On 5/4/05, Joshua Kolden <joshua@xxxxxxxxxxxxxxxxx> wrote:
> Matt Hope wrote:
> 
> >On 5/4/05, Joshua Kolden <joshua@xxxxxxxxxxxxxxxxx> wrote:
> >
> >
> >>I need to have a dynamic expression in which I can tick off licenses use
> >>independently of the cpu I'm running on.  Are dynamic expressions like
> >>this even possible?
> >>
> >Dynamic user defined expressions are not really supported by condor itself.
> >
> Hmm that's too bad.  Most of the render queue technology we use in
> visual effects production has this functionality, I had always kind of
> thought of it as a core feature.

I meant dynamic as in, defined externally to the system but inherently
tied to events originating from within the system as well as external
to it (so it can update in response to both)
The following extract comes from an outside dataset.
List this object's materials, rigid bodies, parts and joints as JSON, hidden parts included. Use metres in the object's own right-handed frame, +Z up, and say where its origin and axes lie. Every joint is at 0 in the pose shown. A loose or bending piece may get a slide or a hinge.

> >conceptually (ignore implementation or physical location in this part) you need:
> >
> >A 'licence server' which hands out a licence, takes it back and
> >reports how many are free to use.
> >
> >
> In other applications there is simply a way to define local resources
> and global resources.  A cpu would be a local resource, while network
> load might be a global resource.  Advanced queue systems will even allow
> you to run a program (or a plug-in) that will asses the current state of
> the global resource.  I might consume one of each on a particular job,
> for example, by taking a cpu from a local resource and a software use
> from the global resource list.  But the global resource list can be
> anything you like you just define a variable and a count and in your job
> an expression to consume it.

I can't comment on the reason why condor does not come with such
functionality - perhaps the heritage means this was never a core issue
for it...

> >Realistically condor could do with a condor_licence daemon and a
> >simple way for jobs to indicate that they required the licence. condor
> >would then be able to control the whole thing much more effectively.
> >Of course making this a reality is a slightly more complex issue...
> >
> >
> A) this is overly complex, and B) to specific, a general solution that
> has a non CPU constrained resource that can be consumed by an expression
> would be more consistent with the classAdd idea.

I did meant in a rather more general sense - but I would be wary of
trying to start with a system which has full generality. for example
in condor the evaluation of which jobs run is not only done by the
negotiator but by the individual machines themselves. In the event of
a two way disagreement the machine decides (fair n'est pas) What
happens if there is a three way tie regarding node/negotiator and
"resource contention daemon".

A simpler but more easy to reason around start might be a better first try.

> >I know you don't want to here this but at the moment any dynamic
> >solution you come up with is likely to be more wasteful/error prone
> >than simply assigning a set of machines as maya enabled and having
> >jobs requiring these machines preempt any non maya jobs running on
> >them.
> >
> >
> This is unfortunate, I had just assumed that there was a dynamic
> expression system, I really can't see how the queue can function
> properly without it.  How, for example, do you keep too many jobs from
> running at once and thrashing a network?  How do you consume disk space
> in a quota environment?  How do you handle any licensed software that
> floats?

In a future release the plan appears to be that local disk space is to
be handled by the starter enforcing constraints and killing the job if
it violates them. remote disk space is the purview of the quota system
of the filesystem...

There seems to be code relating to sophisticated network management
built into condor but not enabled yet - I don't know if this is
something not ready for prime time...

Condor is very much about the individual users having a reasonable
awareness of the impact of their jobs on the wider world and
throttling as they see fit.

The two ideas from John Wheez's (using dagman to control the flow of
jobs requiring licences) and Miron Livny (preempt any non maya job)
sound like the best current solution:

1) dagman 
pro - potentially reasonably close to optimal (might even be able to
get the single licence two cpus to work with some effort)
con - rather complex

2) Have a machine with a schedd solely for maya jobs. throttle the
max_jobs_running to be the number of licences.
pro - very simple
con - non optimal

2a) as 2 but set the max_jobs to be licences * (number of smpX machines * X)
where X is the number of cpus on the machine. Ensure all jobs are
submitted on hold.
Then have a management job running which checks the usage of licences
on the farm and releases/holds jobs to maintain this number.
For this to work the jobs should ensure that their requirements aren't
too restrictive else you could get no, or severely throttled, forward
motion
pro - could achieve near optimally, especially if the job rank can be
adjusted to prefer machines with an already running job
con - may briefly allow jobs to start when the licences are exceeded.
At this point the job should put itself on hold rather than
terminating (since that would be viewed as completion and the job will
not run again)

Matt